## THE REQUEST
Quote every line as given.

## PROVIDED DATA
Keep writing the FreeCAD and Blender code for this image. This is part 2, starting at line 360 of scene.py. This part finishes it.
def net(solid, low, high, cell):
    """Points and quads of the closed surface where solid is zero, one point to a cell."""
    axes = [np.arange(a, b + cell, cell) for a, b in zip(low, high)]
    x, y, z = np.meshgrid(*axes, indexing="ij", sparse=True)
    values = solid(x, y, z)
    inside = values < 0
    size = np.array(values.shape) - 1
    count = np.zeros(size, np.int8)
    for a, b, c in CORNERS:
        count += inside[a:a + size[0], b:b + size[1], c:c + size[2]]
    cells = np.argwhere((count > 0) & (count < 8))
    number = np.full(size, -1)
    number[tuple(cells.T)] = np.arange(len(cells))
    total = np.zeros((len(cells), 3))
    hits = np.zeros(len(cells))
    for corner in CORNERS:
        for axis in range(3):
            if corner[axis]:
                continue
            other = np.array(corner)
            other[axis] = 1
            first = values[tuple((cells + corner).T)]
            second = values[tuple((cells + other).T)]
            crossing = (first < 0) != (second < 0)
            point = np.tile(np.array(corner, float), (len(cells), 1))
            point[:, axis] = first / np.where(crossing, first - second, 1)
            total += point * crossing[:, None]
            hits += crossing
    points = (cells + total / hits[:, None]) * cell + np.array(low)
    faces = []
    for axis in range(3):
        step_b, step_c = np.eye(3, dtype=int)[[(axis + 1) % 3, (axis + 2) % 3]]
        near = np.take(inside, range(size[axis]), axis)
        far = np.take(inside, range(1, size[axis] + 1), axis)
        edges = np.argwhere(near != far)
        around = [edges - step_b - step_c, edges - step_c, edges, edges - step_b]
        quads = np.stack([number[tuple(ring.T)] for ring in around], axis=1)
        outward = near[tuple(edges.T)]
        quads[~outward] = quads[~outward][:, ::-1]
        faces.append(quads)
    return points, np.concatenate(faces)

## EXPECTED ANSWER
Keep writing the FreeCAD and Blender code for this image. This is part 2, starting at line 360 of scene.py. This part finishes it.
def net(solid, low, high, cell):
    """Points and quads of the closed surface where solid is zero, one point to a cell."""
    axes = [np.arange(a, b + cell, cell) for a, b in zip(low, high)]
    x, y, z = np.meshgrid(*axes, indexing="ij", sparse=True)
    values = solid(x, y, z)
    inside = values < 0
    size = np.array(values.shape) - 1
    count = np.zeros(size, np.int8)
    for a, b, c in CORNERS:
        count += inside[a:a + size[0], b:b + size[1], c:c + size[2]]
    cells = np.argwhere((count > 0) & (count < 8))
    number = np.full(size, -1)
    number[tuple(cells.T)] = np.arange(len(cells))
    total = np.zeros((len(cells), 3))
    hits = np.zeros(len(cells))
    for corner in CORNERS:
        for axis in range(3):
            if corner[axis]:
                continue
            other = np.array(corner)
            other[axis] = 1
            first = values[tuple((cells + corner).T)]
            second = values[tuple((cells + other).T)]
            crossing = (first < 0) != (second < 0)
            point = np.tile(np.array(corner, float), (len(cells), 1))
            point[:, axis] = first / np.where(crossing, first - second, 1)
            total += point * crossing[:, None]
            hits += crossing
    points = (cells + total / hits[:, None]) * cell + np.array(low)
    faces = []
    for axis in range(3):
        step_b, step_c = np.eye(3, dtype=int)[[(axis + 1) % 3, (axis + 2) % 3]]
        near = np.take(inside, range(size[axis]), axis)
        far = np.take(inside, range(1, size[axis] + 1), axis)
        edges = np.argwhere(near != far)
        around = [edges - step_b - step_c, edges - step_c, edges, edges - step_b]
        quads = np.stack([number[tuple(ring.T)] for ring in around], axis=1)
        outward = near[tuple(edges.T)]
        quads[~outward] = quads[~outward][:, ::-1]
        faces.append(quads)
    return points, np.concatenate(faces)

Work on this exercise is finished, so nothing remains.